Goal of the exercise - Copy every line, exactly and only, from the line containing "for build in" to the line containing "zip(*points))), Vector(map(max, zip(*points)))", both lines included.

Data records -

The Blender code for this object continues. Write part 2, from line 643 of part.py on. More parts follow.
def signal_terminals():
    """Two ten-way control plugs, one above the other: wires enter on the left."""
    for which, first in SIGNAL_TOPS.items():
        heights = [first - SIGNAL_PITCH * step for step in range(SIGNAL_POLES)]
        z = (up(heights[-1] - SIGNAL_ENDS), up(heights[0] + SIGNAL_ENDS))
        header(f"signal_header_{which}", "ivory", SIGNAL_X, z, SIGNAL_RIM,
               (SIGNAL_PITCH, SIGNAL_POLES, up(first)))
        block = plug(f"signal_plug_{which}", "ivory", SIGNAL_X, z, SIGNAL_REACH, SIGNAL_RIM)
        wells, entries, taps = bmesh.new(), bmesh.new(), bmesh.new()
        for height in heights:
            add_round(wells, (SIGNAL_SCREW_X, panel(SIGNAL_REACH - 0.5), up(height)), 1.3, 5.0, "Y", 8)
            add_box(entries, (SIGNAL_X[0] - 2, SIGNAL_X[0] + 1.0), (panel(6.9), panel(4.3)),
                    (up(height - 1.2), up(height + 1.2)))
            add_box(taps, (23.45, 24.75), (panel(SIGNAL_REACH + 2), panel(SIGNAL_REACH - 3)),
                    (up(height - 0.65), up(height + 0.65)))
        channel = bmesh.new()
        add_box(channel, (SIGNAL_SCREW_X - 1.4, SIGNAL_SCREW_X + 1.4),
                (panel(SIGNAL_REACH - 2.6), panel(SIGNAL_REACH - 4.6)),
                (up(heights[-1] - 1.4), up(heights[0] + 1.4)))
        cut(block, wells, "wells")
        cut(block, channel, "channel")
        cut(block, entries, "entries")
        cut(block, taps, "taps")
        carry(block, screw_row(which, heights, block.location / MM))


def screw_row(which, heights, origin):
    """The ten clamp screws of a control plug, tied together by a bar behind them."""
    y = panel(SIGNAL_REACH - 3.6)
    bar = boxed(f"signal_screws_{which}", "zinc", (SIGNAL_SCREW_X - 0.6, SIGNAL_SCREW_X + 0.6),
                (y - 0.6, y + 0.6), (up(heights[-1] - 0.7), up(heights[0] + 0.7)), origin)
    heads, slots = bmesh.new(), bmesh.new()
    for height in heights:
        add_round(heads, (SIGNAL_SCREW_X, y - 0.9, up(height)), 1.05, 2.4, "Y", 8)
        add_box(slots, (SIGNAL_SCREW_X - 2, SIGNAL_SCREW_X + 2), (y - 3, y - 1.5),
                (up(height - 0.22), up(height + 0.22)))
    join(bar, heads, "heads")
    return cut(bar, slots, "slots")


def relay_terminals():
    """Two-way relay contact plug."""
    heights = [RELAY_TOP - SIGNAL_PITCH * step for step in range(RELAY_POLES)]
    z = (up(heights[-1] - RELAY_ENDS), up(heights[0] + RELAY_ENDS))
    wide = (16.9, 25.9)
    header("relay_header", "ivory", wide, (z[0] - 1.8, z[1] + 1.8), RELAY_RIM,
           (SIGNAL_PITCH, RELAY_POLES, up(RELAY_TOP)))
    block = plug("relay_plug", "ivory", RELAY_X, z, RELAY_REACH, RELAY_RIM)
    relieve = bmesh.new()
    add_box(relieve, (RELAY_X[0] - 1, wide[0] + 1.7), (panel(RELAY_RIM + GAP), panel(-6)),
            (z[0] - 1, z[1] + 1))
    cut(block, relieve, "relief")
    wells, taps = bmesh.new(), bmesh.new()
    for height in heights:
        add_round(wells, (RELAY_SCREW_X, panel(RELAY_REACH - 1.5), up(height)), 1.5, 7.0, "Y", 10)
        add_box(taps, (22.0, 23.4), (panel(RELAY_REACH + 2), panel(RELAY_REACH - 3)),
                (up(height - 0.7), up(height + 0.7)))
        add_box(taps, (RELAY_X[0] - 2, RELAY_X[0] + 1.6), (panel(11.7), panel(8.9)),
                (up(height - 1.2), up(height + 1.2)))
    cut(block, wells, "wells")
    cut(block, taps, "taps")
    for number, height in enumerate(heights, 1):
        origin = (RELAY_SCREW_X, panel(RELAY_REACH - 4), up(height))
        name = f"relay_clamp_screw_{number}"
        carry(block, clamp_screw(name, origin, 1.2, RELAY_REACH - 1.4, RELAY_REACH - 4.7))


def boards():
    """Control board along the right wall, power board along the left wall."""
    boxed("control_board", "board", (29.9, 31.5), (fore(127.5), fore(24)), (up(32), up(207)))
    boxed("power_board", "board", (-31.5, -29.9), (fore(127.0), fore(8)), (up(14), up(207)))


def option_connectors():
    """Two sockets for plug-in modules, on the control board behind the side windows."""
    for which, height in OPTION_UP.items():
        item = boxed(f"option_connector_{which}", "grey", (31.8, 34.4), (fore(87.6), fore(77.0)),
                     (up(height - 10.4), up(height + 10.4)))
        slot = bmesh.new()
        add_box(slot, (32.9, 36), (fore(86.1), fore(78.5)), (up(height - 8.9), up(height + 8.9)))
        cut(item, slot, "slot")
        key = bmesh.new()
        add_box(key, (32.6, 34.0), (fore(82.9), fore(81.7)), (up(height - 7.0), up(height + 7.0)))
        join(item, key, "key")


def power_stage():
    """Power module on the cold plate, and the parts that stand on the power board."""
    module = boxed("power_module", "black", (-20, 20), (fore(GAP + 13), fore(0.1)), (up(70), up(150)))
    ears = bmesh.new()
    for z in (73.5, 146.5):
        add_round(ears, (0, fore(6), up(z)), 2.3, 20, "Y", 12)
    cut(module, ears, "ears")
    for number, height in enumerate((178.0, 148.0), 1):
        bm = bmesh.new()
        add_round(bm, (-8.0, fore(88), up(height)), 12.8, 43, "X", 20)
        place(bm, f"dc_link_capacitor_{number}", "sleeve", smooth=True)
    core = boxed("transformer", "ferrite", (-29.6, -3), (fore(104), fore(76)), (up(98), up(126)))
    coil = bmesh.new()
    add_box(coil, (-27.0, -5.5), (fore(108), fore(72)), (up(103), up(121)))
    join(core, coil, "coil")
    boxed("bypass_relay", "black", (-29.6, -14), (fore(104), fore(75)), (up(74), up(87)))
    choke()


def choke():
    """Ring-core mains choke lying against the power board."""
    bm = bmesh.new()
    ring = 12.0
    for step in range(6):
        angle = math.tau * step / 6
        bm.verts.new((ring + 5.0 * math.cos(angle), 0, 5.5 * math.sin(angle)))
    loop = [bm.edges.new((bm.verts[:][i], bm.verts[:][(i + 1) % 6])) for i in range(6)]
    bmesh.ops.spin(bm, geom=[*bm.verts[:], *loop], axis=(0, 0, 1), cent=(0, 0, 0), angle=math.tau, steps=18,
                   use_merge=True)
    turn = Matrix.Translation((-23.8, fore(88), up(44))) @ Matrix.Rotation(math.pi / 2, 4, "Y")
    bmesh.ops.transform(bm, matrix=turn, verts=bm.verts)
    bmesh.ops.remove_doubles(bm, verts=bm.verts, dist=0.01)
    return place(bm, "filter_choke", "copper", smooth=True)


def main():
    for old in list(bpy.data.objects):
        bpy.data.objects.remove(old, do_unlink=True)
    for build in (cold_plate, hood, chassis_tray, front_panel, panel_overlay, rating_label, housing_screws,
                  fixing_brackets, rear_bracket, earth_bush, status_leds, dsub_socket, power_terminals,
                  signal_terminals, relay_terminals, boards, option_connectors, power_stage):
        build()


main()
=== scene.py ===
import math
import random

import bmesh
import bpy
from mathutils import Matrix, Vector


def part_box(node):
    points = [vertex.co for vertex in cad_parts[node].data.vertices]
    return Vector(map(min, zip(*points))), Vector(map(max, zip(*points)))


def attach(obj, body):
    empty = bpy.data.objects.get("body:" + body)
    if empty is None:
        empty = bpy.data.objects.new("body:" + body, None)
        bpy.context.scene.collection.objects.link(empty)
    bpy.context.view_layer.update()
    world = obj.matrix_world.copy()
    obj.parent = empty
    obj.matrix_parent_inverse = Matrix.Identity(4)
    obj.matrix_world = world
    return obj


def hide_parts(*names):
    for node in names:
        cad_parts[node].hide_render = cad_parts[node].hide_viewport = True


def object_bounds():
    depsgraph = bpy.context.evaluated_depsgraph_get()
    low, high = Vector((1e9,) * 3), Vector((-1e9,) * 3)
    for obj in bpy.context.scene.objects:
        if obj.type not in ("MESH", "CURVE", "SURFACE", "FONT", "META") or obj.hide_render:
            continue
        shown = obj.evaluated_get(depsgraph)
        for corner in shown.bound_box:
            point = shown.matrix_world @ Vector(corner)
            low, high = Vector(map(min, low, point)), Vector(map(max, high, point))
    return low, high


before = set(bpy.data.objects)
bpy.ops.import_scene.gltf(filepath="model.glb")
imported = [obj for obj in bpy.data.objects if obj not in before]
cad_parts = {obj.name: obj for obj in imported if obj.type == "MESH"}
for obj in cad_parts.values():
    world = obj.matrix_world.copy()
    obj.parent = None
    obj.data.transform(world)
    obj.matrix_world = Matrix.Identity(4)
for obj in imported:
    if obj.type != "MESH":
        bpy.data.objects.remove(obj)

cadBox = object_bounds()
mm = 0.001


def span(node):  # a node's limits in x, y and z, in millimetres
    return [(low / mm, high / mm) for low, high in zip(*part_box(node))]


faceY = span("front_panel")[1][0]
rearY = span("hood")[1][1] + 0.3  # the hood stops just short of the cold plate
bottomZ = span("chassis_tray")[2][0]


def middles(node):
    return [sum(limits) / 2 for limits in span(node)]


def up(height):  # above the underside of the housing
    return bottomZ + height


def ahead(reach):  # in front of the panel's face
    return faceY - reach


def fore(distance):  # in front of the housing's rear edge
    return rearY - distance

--

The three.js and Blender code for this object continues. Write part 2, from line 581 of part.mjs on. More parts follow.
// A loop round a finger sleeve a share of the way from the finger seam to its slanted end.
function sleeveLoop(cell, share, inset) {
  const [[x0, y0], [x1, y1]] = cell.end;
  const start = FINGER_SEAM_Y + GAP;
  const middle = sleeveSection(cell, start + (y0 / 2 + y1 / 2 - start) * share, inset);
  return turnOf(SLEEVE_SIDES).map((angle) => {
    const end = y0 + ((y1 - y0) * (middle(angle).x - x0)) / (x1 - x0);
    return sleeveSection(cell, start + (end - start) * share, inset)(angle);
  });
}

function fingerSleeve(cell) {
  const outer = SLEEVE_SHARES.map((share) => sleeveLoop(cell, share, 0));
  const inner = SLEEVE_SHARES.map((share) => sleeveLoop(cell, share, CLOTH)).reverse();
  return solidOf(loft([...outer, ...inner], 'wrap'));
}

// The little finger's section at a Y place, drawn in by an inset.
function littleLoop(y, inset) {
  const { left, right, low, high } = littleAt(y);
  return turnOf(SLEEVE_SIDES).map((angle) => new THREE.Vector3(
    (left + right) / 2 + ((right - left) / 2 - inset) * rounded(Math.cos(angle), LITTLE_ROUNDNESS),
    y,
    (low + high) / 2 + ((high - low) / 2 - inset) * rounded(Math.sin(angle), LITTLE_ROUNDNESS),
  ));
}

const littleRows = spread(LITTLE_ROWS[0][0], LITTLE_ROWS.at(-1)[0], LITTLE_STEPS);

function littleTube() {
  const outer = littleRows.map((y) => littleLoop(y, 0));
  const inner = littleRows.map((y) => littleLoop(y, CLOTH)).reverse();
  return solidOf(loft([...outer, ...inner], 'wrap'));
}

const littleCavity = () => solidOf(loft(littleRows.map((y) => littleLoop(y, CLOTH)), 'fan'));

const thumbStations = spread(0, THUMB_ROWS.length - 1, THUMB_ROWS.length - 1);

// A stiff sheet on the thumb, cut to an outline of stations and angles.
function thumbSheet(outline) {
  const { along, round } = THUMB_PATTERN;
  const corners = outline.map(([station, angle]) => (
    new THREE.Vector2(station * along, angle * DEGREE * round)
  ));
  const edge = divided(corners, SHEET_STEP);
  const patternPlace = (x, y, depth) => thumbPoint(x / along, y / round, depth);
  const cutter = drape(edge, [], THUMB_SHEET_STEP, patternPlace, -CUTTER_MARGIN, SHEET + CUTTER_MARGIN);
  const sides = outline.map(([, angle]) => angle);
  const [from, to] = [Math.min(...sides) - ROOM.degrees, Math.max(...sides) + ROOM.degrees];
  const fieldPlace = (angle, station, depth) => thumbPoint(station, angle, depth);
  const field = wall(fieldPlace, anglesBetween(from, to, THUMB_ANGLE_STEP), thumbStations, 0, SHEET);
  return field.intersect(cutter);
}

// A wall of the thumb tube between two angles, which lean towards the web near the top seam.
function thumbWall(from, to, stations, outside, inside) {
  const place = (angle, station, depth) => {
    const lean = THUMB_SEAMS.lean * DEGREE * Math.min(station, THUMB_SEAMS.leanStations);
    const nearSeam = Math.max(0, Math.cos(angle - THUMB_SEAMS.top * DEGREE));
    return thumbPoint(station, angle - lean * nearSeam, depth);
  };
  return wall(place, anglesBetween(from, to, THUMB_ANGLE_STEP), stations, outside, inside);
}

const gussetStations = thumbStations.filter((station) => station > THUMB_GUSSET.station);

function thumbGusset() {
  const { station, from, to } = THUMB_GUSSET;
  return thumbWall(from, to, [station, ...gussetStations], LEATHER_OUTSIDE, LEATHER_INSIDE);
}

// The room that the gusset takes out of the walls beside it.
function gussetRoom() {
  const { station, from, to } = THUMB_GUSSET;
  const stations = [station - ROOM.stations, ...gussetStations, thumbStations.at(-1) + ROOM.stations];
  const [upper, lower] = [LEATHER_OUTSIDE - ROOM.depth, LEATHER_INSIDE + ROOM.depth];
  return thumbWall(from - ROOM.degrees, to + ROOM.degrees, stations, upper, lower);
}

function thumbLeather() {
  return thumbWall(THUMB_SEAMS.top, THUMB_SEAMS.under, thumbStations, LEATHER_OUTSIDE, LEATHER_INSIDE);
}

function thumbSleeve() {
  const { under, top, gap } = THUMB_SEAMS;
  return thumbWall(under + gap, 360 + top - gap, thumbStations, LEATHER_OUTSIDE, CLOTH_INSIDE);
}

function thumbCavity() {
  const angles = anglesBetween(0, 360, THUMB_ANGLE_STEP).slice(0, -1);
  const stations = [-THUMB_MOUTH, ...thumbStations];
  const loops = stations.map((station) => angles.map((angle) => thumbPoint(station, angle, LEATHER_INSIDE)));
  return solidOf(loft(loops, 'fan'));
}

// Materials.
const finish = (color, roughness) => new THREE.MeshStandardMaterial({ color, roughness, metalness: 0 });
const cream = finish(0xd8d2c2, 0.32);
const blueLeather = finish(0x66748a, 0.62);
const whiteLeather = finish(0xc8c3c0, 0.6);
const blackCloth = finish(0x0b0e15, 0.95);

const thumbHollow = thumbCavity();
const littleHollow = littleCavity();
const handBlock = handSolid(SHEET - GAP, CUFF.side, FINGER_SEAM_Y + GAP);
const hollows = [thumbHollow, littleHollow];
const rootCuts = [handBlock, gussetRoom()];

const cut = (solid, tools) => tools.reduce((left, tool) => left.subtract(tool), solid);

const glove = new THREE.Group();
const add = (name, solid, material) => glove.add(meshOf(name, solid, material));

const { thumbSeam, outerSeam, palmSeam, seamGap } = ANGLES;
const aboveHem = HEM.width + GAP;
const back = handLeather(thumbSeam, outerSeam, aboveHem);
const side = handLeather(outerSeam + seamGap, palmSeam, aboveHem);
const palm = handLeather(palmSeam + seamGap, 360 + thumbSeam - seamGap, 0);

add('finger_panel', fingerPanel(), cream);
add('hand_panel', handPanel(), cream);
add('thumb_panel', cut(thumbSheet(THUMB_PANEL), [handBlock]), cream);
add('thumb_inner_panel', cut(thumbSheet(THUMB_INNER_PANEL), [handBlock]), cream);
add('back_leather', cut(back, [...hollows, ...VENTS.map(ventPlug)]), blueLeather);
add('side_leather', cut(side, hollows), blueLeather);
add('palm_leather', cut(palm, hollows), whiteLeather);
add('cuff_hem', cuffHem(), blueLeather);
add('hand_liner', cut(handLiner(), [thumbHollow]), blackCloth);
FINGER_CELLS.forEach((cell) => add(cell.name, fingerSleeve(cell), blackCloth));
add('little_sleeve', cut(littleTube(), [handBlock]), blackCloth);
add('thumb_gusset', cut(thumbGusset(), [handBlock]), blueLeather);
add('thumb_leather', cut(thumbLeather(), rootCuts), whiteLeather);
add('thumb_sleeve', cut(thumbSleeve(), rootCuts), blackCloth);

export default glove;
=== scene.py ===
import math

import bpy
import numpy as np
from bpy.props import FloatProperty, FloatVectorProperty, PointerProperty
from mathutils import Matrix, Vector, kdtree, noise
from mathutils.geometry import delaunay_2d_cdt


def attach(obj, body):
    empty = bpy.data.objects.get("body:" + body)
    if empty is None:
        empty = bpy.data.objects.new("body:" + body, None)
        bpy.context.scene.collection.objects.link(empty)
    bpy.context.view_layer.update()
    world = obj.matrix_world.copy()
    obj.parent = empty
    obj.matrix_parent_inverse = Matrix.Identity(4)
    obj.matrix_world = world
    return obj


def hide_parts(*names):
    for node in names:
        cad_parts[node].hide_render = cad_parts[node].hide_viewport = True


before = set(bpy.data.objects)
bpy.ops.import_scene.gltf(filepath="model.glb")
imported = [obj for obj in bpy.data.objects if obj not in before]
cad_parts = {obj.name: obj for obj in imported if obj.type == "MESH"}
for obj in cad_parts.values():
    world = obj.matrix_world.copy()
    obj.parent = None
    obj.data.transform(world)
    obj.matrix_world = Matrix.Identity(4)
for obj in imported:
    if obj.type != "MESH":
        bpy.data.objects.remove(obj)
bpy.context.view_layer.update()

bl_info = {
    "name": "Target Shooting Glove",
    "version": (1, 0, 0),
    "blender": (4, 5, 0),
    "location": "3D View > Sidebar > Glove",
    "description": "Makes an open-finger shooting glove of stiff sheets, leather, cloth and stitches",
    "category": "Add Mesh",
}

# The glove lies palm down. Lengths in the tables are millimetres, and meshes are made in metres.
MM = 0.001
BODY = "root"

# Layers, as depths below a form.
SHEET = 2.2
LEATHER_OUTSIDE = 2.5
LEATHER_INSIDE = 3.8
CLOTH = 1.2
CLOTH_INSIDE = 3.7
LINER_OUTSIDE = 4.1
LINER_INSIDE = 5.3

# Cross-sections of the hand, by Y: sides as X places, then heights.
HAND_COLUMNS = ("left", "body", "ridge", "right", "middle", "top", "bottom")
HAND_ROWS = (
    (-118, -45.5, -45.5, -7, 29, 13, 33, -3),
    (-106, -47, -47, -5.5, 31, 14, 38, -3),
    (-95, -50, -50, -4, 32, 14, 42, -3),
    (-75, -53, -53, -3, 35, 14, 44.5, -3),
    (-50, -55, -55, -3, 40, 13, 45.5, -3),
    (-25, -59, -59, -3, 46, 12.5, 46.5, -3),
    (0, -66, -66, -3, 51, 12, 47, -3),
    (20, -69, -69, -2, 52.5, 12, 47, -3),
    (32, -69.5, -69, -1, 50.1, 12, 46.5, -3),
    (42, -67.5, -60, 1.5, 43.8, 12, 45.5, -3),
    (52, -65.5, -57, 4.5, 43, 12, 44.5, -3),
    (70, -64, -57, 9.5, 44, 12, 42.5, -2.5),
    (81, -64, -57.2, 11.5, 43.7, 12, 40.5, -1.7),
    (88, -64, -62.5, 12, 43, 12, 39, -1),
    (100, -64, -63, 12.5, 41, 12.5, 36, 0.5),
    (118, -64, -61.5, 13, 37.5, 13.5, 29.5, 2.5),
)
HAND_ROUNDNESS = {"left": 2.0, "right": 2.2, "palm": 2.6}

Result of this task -
    for build in (cold_plate, hood, chassis_tray, front_panel, panel_overlay, rating_label, housing_screws,
                  fixing_brackets, rear_bracket, earth_bush, status_leds, dsub_socket, power_terminals,
                  signal_terminals, relay_terminals, boards, option_connectors, power_stage):
        build()


main()
=== scene.py ===
import math
import random

import bmesh
import bpy
from mathutils import Matrix, Vector


def part_box(node):
    points = [vertex.co for vertex in cad_parts[node].data.vertices]
    return Vector(map(min, zip(*points))), Vector(map(max, zip(*points)))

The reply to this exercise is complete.